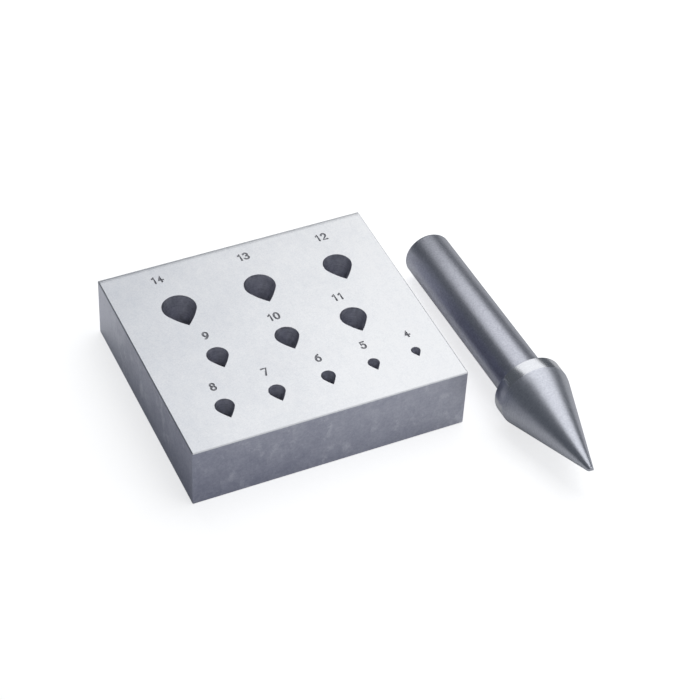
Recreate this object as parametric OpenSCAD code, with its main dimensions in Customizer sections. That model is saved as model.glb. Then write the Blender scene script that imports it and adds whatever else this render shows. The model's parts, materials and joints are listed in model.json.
==
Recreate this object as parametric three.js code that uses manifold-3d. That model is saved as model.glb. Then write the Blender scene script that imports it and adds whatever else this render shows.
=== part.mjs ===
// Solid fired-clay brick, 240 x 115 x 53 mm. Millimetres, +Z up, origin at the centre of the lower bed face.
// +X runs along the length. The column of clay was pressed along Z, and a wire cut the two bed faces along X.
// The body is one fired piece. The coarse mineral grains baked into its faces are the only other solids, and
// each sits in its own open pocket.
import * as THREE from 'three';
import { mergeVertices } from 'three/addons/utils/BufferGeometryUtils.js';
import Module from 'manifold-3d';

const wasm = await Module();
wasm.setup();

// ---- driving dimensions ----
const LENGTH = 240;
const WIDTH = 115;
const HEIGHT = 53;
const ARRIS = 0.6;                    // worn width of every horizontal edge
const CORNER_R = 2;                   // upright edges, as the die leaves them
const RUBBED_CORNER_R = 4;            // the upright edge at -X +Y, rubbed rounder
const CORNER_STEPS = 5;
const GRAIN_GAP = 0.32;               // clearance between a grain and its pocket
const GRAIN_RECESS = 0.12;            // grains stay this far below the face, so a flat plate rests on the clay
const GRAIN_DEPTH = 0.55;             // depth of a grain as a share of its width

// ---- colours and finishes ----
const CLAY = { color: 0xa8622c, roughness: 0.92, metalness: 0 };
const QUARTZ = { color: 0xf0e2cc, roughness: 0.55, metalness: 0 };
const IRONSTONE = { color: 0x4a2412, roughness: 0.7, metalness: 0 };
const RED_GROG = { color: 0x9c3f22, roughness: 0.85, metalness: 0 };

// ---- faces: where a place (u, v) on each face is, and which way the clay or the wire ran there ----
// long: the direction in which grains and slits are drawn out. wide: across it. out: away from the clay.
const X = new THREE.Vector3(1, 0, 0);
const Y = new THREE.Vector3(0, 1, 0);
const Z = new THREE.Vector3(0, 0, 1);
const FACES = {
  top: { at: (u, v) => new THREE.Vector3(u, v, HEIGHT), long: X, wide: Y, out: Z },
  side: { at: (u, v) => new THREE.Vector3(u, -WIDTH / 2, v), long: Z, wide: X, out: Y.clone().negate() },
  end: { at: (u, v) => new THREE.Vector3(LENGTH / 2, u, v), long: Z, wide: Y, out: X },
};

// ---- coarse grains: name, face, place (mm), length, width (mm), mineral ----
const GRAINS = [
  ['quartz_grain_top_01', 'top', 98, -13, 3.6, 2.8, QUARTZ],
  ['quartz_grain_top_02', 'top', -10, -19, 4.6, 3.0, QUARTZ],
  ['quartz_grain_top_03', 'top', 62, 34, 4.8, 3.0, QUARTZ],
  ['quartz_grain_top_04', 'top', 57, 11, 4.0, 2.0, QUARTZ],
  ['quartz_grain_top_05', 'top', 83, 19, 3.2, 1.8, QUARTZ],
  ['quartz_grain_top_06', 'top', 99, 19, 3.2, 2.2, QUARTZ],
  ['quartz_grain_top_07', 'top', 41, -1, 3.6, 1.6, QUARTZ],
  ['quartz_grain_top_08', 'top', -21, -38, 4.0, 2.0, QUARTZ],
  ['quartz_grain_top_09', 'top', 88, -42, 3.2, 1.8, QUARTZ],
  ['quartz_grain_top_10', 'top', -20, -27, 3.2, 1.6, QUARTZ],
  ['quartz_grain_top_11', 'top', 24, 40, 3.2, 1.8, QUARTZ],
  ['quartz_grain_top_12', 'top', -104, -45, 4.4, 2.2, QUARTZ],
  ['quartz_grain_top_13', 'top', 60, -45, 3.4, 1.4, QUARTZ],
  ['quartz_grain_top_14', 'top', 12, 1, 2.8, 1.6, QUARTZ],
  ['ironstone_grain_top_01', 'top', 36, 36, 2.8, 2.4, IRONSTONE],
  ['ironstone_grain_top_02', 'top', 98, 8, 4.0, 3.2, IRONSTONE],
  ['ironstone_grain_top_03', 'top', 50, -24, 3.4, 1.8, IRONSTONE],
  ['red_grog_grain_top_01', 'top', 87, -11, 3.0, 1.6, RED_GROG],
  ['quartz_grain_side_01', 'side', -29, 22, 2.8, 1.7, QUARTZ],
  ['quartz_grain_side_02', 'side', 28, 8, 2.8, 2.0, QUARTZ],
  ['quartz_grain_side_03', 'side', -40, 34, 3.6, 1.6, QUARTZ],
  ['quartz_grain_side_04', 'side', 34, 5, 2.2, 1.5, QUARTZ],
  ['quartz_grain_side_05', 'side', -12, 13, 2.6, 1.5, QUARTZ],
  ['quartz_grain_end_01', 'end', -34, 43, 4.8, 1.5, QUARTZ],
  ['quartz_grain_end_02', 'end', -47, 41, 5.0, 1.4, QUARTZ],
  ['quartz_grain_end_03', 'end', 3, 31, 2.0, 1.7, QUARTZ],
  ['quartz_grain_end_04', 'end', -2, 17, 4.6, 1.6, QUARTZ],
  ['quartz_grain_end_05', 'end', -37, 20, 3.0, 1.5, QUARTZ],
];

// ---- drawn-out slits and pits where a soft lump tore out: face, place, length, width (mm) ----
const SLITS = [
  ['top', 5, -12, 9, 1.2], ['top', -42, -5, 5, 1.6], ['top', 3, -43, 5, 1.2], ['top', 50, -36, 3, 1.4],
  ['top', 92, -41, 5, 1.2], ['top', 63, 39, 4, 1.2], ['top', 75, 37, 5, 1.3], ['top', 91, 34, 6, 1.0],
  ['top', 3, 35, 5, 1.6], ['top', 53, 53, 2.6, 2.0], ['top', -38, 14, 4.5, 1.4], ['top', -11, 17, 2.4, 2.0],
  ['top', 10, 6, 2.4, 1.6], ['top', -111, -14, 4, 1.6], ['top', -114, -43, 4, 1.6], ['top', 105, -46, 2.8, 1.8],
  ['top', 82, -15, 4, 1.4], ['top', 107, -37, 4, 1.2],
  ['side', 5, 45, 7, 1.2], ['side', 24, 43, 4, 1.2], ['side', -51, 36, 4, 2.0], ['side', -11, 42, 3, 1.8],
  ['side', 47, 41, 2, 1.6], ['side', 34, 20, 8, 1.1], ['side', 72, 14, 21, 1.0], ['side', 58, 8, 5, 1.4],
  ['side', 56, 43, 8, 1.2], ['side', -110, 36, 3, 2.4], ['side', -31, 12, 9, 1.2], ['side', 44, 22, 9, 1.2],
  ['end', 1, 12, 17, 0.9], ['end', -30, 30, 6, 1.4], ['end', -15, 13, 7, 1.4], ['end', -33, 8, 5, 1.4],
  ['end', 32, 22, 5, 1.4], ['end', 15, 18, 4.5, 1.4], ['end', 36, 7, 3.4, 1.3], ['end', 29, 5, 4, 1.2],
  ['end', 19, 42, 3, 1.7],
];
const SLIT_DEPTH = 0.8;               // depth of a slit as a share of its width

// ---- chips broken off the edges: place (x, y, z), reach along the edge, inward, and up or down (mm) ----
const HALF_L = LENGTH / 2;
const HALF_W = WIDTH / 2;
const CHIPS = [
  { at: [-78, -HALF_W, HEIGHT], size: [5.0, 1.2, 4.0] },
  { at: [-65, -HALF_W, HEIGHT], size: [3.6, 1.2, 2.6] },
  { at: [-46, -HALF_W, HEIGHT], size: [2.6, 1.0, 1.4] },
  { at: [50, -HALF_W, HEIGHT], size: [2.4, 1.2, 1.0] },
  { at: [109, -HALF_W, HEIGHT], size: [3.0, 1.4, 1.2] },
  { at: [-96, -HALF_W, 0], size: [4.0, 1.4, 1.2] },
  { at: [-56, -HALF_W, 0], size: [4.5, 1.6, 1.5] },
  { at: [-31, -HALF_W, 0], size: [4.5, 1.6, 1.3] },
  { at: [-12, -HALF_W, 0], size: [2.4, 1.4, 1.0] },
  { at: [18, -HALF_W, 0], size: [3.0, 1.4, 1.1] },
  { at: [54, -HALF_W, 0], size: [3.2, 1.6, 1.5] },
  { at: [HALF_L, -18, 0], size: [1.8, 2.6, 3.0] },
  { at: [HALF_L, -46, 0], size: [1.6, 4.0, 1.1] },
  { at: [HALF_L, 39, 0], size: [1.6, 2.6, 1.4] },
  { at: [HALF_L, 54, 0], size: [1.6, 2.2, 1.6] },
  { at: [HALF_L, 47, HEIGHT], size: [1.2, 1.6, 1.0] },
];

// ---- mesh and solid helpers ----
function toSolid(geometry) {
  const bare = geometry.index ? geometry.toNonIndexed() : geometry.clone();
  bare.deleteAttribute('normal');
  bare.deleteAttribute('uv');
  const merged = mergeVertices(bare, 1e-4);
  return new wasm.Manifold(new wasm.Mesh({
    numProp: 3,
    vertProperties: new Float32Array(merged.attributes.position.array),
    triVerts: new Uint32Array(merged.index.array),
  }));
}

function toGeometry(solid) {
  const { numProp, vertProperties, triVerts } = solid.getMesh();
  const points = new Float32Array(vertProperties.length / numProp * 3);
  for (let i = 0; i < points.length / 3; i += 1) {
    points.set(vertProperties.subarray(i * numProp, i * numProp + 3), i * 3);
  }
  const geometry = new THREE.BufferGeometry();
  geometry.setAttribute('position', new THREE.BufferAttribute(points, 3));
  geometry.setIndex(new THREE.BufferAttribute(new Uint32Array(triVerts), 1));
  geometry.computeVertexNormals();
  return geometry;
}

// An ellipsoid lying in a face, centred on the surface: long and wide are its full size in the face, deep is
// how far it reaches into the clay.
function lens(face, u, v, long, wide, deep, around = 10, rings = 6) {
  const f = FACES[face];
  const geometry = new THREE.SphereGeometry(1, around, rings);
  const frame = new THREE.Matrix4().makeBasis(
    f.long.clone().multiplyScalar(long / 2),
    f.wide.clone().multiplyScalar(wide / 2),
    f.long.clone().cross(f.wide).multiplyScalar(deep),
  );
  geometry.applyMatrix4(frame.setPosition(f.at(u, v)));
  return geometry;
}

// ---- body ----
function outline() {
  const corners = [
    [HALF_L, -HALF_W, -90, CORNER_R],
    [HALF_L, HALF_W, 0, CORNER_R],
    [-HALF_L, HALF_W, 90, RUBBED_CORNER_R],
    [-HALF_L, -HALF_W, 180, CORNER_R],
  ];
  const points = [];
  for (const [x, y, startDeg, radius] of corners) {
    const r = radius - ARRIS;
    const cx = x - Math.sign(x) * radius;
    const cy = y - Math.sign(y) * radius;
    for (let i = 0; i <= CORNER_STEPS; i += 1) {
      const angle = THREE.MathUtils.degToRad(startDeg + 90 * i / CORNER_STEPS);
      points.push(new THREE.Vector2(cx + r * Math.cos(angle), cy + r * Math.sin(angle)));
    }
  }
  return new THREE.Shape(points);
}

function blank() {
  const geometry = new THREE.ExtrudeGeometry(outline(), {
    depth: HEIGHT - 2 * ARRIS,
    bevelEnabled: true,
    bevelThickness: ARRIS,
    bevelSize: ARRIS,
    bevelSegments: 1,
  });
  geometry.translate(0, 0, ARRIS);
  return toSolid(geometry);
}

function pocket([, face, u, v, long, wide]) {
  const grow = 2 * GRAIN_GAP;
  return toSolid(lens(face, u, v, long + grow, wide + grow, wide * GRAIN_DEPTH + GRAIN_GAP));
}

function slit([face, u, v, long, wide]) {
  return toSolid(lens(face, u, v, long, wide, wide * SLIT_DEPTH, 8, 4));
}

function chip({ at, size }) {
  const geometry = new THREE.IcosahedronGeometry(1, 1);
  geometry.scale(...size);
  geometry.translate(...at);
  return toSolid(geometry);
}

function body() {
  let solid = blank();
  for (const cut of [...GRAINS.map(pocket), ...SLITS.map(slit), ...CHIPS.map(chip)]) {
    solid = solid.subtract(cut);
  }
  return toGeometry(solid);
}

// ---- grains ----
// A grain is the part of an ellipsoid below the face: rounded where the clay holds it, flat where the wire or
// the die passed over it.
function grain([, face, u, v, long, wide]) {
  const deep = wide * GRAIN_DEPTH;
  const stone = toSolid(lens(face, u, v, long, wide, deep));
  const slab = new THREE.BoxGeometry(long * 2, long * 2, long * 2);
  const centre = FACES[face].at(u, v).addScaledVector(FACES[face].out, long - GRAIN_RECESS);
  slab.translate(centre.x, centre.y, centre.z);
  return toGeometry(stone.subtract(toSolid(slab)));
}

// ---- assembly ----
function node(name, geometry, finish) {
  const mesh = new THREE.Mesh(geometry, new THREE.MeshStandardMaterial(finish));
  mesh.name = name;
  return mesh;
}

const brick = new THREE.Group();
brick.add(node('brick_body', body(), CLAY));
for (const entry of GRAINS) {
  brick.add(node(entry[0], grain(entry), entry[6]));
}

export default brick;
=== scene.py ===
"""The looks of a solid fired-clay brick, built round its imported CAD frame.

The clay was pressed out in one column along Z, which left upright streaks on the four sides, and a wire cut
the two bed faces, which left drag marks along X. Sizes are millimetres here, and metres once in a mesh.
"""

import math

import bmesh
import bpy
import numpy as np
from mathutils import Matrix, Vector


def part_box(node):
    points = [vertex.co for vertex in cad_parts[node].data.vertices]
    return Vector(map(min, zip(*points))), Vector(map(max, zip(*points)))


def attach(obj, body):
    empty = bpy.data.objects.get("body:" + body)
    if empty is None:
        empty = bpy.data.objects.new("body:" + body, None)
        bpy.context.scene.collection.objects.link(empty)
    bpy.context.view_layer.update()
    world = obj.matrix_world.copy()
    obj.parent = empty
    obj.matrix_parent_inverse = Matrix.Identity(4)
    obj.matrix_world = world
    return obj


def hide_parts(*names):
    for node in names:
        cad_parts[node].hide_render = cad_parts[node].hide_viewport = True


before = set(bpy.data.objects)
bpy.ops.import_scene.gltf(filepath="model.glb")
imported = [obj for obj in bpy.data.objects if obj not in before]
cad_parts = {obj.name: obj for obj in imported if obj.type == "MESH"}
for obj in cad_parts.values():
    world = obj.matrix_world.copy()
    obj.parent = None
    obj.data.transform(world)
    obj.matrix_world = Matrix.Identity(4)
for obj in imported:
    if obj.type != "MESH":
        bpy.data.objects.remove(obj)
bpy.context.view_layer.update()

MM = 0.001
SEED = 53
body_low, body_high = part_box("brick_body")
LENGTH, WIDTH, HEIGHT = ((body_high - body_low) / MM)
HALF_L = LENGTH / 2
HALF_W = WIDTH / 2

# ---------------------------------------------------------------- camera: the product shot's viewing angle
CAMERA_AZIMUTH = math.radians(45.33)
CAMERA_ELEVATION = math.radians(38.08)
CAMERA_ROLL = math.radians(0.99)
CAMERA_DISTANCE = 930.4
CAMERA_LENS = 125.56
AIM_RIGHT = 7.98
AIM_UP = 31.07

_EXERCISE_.
Each line containing "node" counts once; state the total number of such lines and nothing else.

_SOLVED EXERCISE_.
7